The Runtime Owns the Identity Boundary
A model provider shouldn't own this boundary. Neither should prompts or tool schemas. The runtime owns it because the runtime follows the whole path—connecting agent definitions to threads, tenants, identity information including the initiating user, whether work is backgrounded, whether a human approved a risky step, which tool is being called, and which downstream credential is being requested. It attaches those facts to an identity assertion and makes a policy decision before any assertion leaves the process. That policy looks boring and explicit: the refund tool requests a payment credential for the current tenant only; a GitHub tool requests write access after CI produces an eval pass; a Snowflake query gets read credentials scoped to one warehouse, one role, one time window. A subagent runs with delegated identity but fewer capabilities than the parent run. The list isn't impressive—which is exactly why it's powerful.
Audit Follows Identity
Agent observability without identity is half a story. A trace for refund_customer can show latency, tool arguments, model output, retries—all visualized in a span tree. Then someone asks who had authority to issue that refund, and the trace becomes archaeological excavation. The right trace shows the tool call connected to a principal with an agent ID, run ID, tenant, user context, policy decision, credential scope, and expiration time. This determines whether there's a real postmortem or just hand waving about the agent doing something weird. The same principle applies in testing—if a runtime can create delegated credentials, CI should verify that boundary holds. A refund agent fails against the wrong tenant. A code agent fails when eval gates are red. A research agent fails when it asks for write access to a system it only reads.
Getting Started
Shared keys hide tenancy, user context, agent identity, subagent inheritance chains, approval state, action matching, and rotation until rotation becomes an outage. The fix doesn't require a full rewrite—start with one boundary. Put an identity broker between the runtime and the first high-risk tool. Give the runtime a workload identity. Have the broker exchange that for a tool credential. Associate decisions with tenant, run, and operation. Record policy decisions in traces. Add a CI test proving wrong-tenant access fails. Expire credentials quickly. Make failures visible when the broker returns no.
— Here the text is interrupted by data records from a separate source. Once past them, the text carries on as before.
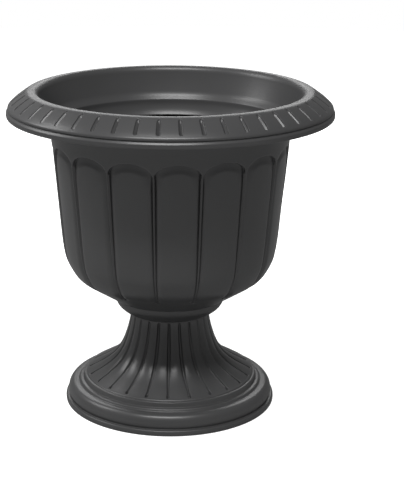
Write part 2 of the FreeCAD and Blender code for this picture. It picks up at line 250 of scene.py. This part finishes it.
def repeated_angles(half_marks, repeats, phase):
    """Angles for one repeat, given as marks from 0 to half of it, mirrored and carried all round."""
    half_marks = np.asarray(half_marks)
    one = np.concatenate([-half_marks[:0:-1], half_marks])
    one = one[:-1] if abs(one[-1] + one[0]) < 1e-9 and abs(one[-1] - math.pi / repeats) < 1e-9 else one
    return np.concatenate([phase + TURN * k / repeats + one for k in range(repeats)])


# ------------------------------------------------------------------ bowl

SHOULDER_FOOT = 301.5          # the lobed part of the inside ends here
CROWN = [
    (64.5, 122.9), (72.2, 127.7), (80.0, 132.6), (87.0, 137.1), (94.2, 141.7), (98.6, 144.5), (102.6, 147.4),
    (107.7, 153.0), (111.3, 159.0), (114.2, 165.0), (116.5, 171.0), (118.0, 178.0), (119.2, 186.0),
    (120.2, 195.0), (121.1, 205.0), (122.8, 225.0), (124.5, 245.0), (126.2, 265.0), (127.9, 285.0),
    (129.2, 301.0), (129.6, 306.0),
]
LOBE_MARKS_MM = [0.0, 2.5, 5.0, 7.5, 10.0, 12.2, 14.2, 16.0, 17.6, 19.0, 20.2, 21.2, 22.0, 22.6, 23.1, 23.5,
                 23.8, 24.0, 24.15, 24.4, 24.8, 25.32]


def lobe_angles():
    marks = np.array(LOBE_MARKS_MM) / LOBE_MARKS_MM[-1] * math.pi / LOBES
    return repeated_angles(marks, LOBES, BOWL_PHASE)


def from_lobe_middle(angles):
    step = TURN / LOBES
    return np.abs((angles - BOWL_PHASE + step / 2) % step - step / 2)


def arch_line(angles, radius, grow=0.0):
    """Height of the arched edge of a lobe at each angle; under a rib it is where the arch springs."""
    half = (math.pi / LOBES - RIB_HALF) * radius + grow
    across = np.clip(from_lobe_middle(angles) * radius / half, 0.0, 1.0)
    return ARCH_SPRING + (ARCH_RISE + grow) * np.sqrt(1.0 - across ** 2)


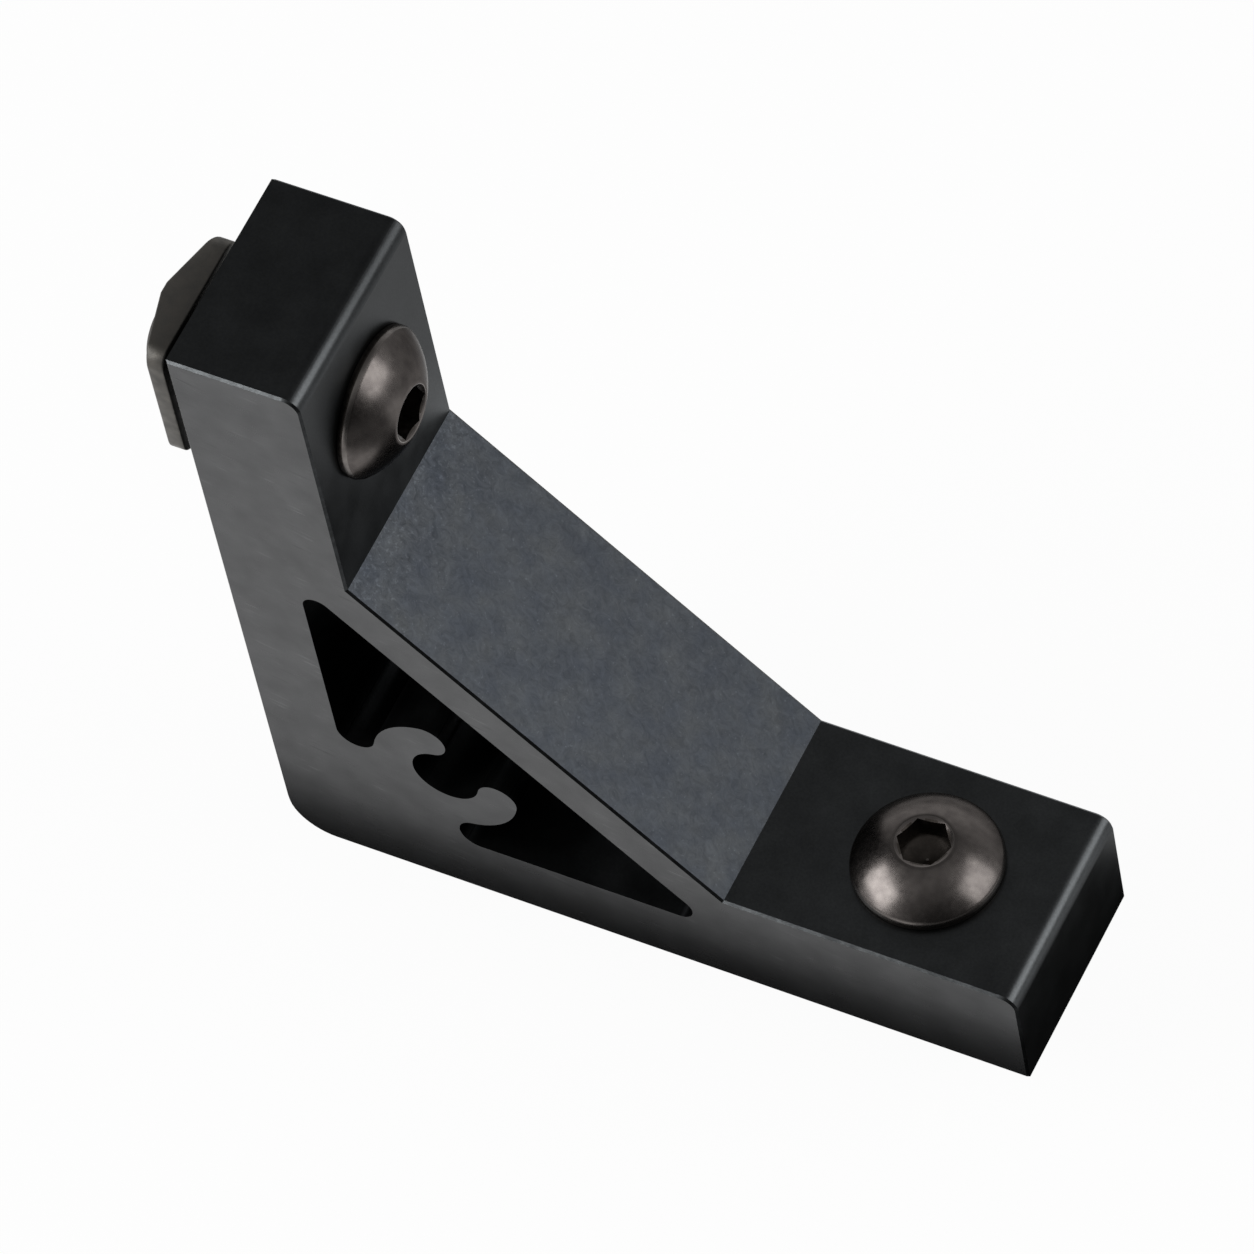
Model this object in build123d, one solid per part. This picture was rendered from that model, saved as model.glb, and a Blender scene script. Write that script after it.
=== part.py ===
"""Inside corner bracket for 20 mm slotted rail, with its two screws and two slot nuts.

The bracket is a slice of an aluminium extrusion: two legs at a right angle, tied by an
inclined web, with a triangular window that holds an open screw port in its square corner.
One leg lies on a base rail (along +X), the other stands against an upright rail (along +Z).
Millimetres, +Z up. The origin is where the base leg's screw axis crosses the face that
bears on the base rail, half way across the width.
"""
import math
import os
from build123d import *

# ---- bracket profile, measured from the heel, the corner where the two rail faces meet
WEB_REACH = 30.6          # heel to the line where the web runs into a leg's pad
PAD_LENGTH = 19.4         # from that line to the leg's end
PAD_THICKNESS = 8.7       # pad, from the rail's face to the screw's seat
WIDTH = 14.0              # length of the extrusion's slice
WEB_THICKNESS = 3.15
LEG_WALL = 5.2            # between the rail's face and the window
HEEL_RADIUS = 3.0         # clears the inside corner of the two rails
TIP_RADIUS = 1.1          # outer corner of each pad
WINDOW_CORNER_RADIUS = 1.0
EDGE_BREAK = 0.15         # sawn edges of the outline

# ---- screw port in the window's square corner, open towards the web
PORT_BORE = 4.4           # takes a thread-forming M5 screw
PORT_WALL = 2.6           # thickness of its two lips
PORT_GAP = 2.4            # narrowest space between a lip and the leg's wall
PORT_GAP_RISE = 1.35      # how far the rounded end of that space lies past the port's centre
PORT_OPENING = 58.0       # degrees from the diagonal to the middle of each lip's round nose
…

Then move the next tool behind the boundary.
The Bottom Line
The model decides on the next step. The runtime decides whether that step gets a credential. Production systems already solved this problem with Kubernetes, SPIFFE, OAuth token exchange, and cloud workload federation—they exist because static secrets rot and shared principal accounts make bad situations worse. It's a mistake to grant AI agents an exemption because their interface happens to be conversational. Name the agent as a workload, give it a real identity, and stop letting API keys become accidental actors.